York’s performance as Lord Protector was characterised by prudence and good sense. His most immediate problem was the violent disorder in the shires. He personally restored law and order to the north where the lawlessness of the Percys and the Nevilles was rife. He was less effective in the West Country, where the duke of Exeter was stirring-up trouble; though he was able to keep the situation under better control He also introduced some much-needed fiscal discipline into government expenditure and the cost of the royal household. However, his other major problem was resolving the fate of Somerset and in this he failed. The treason case bought by Norfolk stalled because of a lack of evidence and the political will to pursue it vigorously. York’s unavoidable absence restoring the rule of law resulted in a loss momentum in the case. When he returned, Parliament was still debating what, if anything, they should do. Thankfully, they had demurred at releasing Somerset but it was clear that the Lords were not convinced of the merit of Norfolk’s allegations against him. York’s failure to limit the Beaufort influence, and also the political machinations of the queen and the royal household would come back to haunt him

His inability to get to grips with the Somerset issue was worrying, but there was no doubt that could turn the tables on him in time. But time was something he did not have. By the end of 1454, the king had recovered his wits sufficiently to resume royal authority. The protectorship was over. Within a month, York had resigned his post; three months later Somerset was released and then acquitted. On the same day, York was sacked as Captain of Calais. The speed with which York was relegated and Somerset rehabilitated was astonishing. It was a sign to York (if he needed it) that his dispute with Somerset was mortal, which could only end when one had annihilated the other.

Somerset was well aware that his power over the king was transient. He took steps in April 1455 to make permanent arrangements for a regency government should Henry’s mental capacity relapse. A meeting of the Great Council was arranged from which York and the Neville’s were excluded. The situation now for the Yorkists was dire; if Somerset succeeded in his plan, there was no way back for them. In the absence of an effective royal authority that could impose a compromise on the estranged dukes a military solution was inevitable. Both sides could see this and began preparing for it. After some manoeuvring, the two sides faced each other across a ditch at St Albans on the 22 May 1455.

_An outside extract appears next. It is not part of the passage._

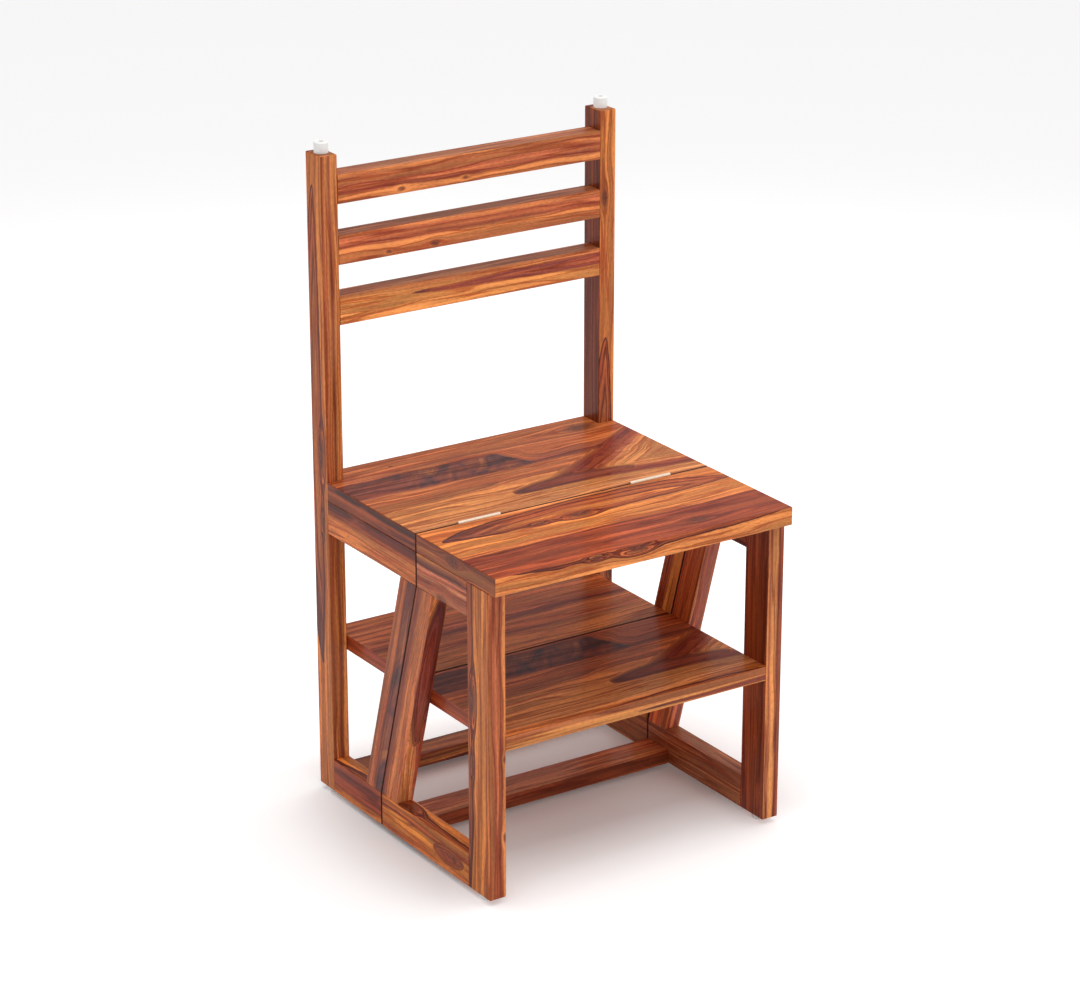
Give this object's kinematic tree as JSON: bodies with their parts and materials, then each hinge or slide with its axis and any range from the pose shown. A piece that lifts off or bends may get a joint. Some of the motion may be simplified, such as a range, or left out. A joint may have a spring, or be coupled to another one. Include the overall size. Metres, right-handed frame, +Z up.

The tragedy of St Albans is that nobody really wanted a battle. However, neither York nor Somerset could submit to a compromise; for them this was a death struggle. Tragically, in the face of such obduracy Henry lacked either the moral courage or the strength to ‘bang the two dukes’ heads together’. He sent Buckingham to negotiate but it was hopeless. York wrote to the king and the Chancellor but it made no difference.

The Yorkists outnumbered the royal army and were drawn up in three divisions commanded by York, Salisbury and Warwick respectively. York and Salisbury were positioned opposite the ditch and palisade protecting the Holywell- St Peter’s Street entrance to the town. Warwick’s division was deployed in the meadow between them. On York’s signal   the Yorkists attacked the palisade. The fighting was fierce and the fixed defences and relatively narrow frontage prevented Yorkists from deploying their full power. However, they pressed the defenders so hard that they drew in Lancastrian reserves from other parts of the perimeter. Warwick, who was uncommitted, saw an opportunity to attack a less well-defended part of the perimeter. On his own initiative and using classic fire and manoeuvre tactics he led his division on a flanking attack, which succeeded in breaking into the town: thereafter it was a slaughter. The defenders in St Peter’s Street were taken in the rear and soon swamped by the combined weight of the Yorkist army.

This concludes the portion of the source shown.